Over 100 years ago, Childwall Fields didn't exist, nor did the land resemble anything like it does today! Childwall Fields was originally called Childwall Park and while the name has long disappeared, it has moved and can now be found on a local road called Childwall Park Avenue. The area of the Fields virtually holds the same boundary today as it did 100 years ago with it bordering on Childwall Woods running down to Childwall Lane, however the land has changed. Originally the land was a gentle slope from the Woods to Childwall Lane and followed the hill much in the same way as the natural hillside.
The area was sparsely covered in trees and the only building on the land was almost opposite the Childwall Cross on Childwall Lane. The original entrance (though boarded up) can still be seen to the drive on Childwall Lane. In the 1960s, this land was used as a landfill site and there are now three large hills that make up the land. The area was left to grow itself and it is amazing that so much greenery can be found on the hillside. From large bushes covering hidden pathways to grass virtually covering the entire area.

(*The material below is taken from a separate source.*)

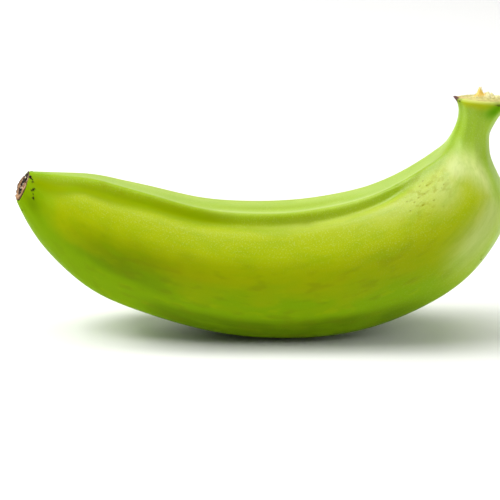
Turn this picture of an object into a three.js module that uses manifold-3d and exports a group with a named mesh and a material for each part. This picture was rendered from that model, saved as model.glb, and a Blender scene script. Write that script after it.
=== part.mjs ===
// A whole green plantain, one solid. Millimetres, +Z up.
// Its arc lies in the XZ plane with the blossom tip at -X and the cut stem at +X,
// and it rests on a small flat spot in the middle of its outer curve.

import * as THREE from "three";
import { mergeVertices } from "three/addons/utils/BufferGeometryUtils.js";
import Module from "manifold-3d";

// Stations from the blossom tip to the stem cut, seen from the side as [x, z].
// inner is a point of the hollow, upper rail and outer one of the round, lower rail.
// halfWidth is half the thickness across the arc; lean is how far the axis sways to -Y.
const STATIONS = [
  { inner: [-90.0, 66.3], outer: [-94.9, 55.2], halfWidth: 5.0, lean: 4.2 },
  { inner: [-81.0, 65.2], outer: [-89.1, 42.0], halfWidth: 11.5, lean: 2.2 },
  { inner: [-69.5, 63.8], outer: [-78.7, 28.9], halfWidth: 17.0, lean: 0.8 },
  { inner: [-56.0, 60.4], outer: [-64.8, 18.2], halfWidth: 21.5, lean: 0.2 },
  { inner: [-42.5, 57.0], outer: [-50.0, 11.8], halfWidth: 24.0, lean: 0 },
  { inner: [-27.0, 53.1], outer: [-32.5, 5.9], halfWidth: 25.5, lean: 0 },
  { inner: [-12.0, 51.4], outer: [-14.0, 1.6], halfWidth: 26.0, lean: 0 },
  { inner: [3.5, 51.2], outer: [4.0, 0.0], halfWidth: 26.2, lean: 0 },
  { inner: [19.0, 52.4], outer: [23.0, 0.6], halfWidth: 26.2, lean: 0 },
  { inner: [35.0, 55.6], outer: [42.5, 4.6], halfWidth: 26.0, lean: 0 },
  { inner: [49.0, 60.8], outer: [65.8, 14.7], halfWidth: 25.6, lean: 0 },
  { inner: [58.0, 65.8], outer: [81.0, 25.9], halfWidth: 25.3, lean: 0 },
  { inner: [63.6, 69.7], outer: [89.2, 37.0], halfWidth: 24.8, lean: 0 },
  { inner: [66.7, 72.5], outer: [93.9, 47.6], halfWidth: 23.6, lean: 0 },
  { inner: [68.6, 74.7], outer: [94.2, 56.5], halfWidth: 21.3, lean: 0 },
  { inner: [69.9, 76.7], outer: [91.2, 63.5], halfWidth: 17.8, lean: 0 },
  { inner: [71.0, 78.8], outer: [88.4, 69.0], halfWidth: 13.2, lean: 0 },
  { inner: [72.2, 81.4], outer: [86.8, 73.3], halfWidth: 9.4, lean: 0 },
  { inner: [73.4, 84.4], outer: [86.3, 77.6], halfWidth: 7.8, lean: 0 },
  { inner: [74.2, 87.3], outer: [86.4, 81.2], halfWidth: 7.4, lean: 0 },
  { inner: [74.4, 90.2], outer: [87.9, 84.8], halfWidth: 7.0, lean: 0 },
  { inner: [74.0, 92.6], outer: [90.8, 89.4], halfWidth: 7.1, lean: 0 },
  { inner: [73.2, 94.6], outer: [95.2, 93.4], halfWidth: 7.8, lean: 0 },
];

// Five lengthwise ridges, in order round the section, and the way their crests run. Angles
// are in degrees from the inner rail and grow towards -Y; place is along the axis, in mm.
const CRESTS = [
  { place: 0, angles: [9, 140, 218, 272, 336] },
  { place: 45, angles: [14, 140, 218, 272, 338] },
  { place: 110, angles: [20, 140, 218, 272, 339] },
  { place: 160, angles: [16, 139, 219, 272, 339] },
  { place: 185, angles: [15.5, 130, 222, 273, 339] },
  { place: 195, angles: [19, 120, 228, 275, 339] },
  { place: 204, angles: [20, 100, 235, 278, 339] },
  { place: 212, angles: [20, 84, 240, 280, 339] },
  { place: 235, angles: [20, 72, 240, 280, 339] },
];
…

With the land bordering Childwall Woods, there are many entrances, however it is safe to say that there are now two official entrances. That from Childwall Lane through the gate or from Childwall Woods by the entrance opposite the rear of Cabot Green. It is from this entrance that a pathway was made and forms the access point to the first area. This area on both sides of the path is built up with thick bushes in this area though following the line of the Woods, it is less dense the further one goes in. Continuing this path, one will come to the start of the 1st hill and has an amazing view of the hillside running away. On a good day many areas can be seen including Winter Hill and the Runcorn Bridge.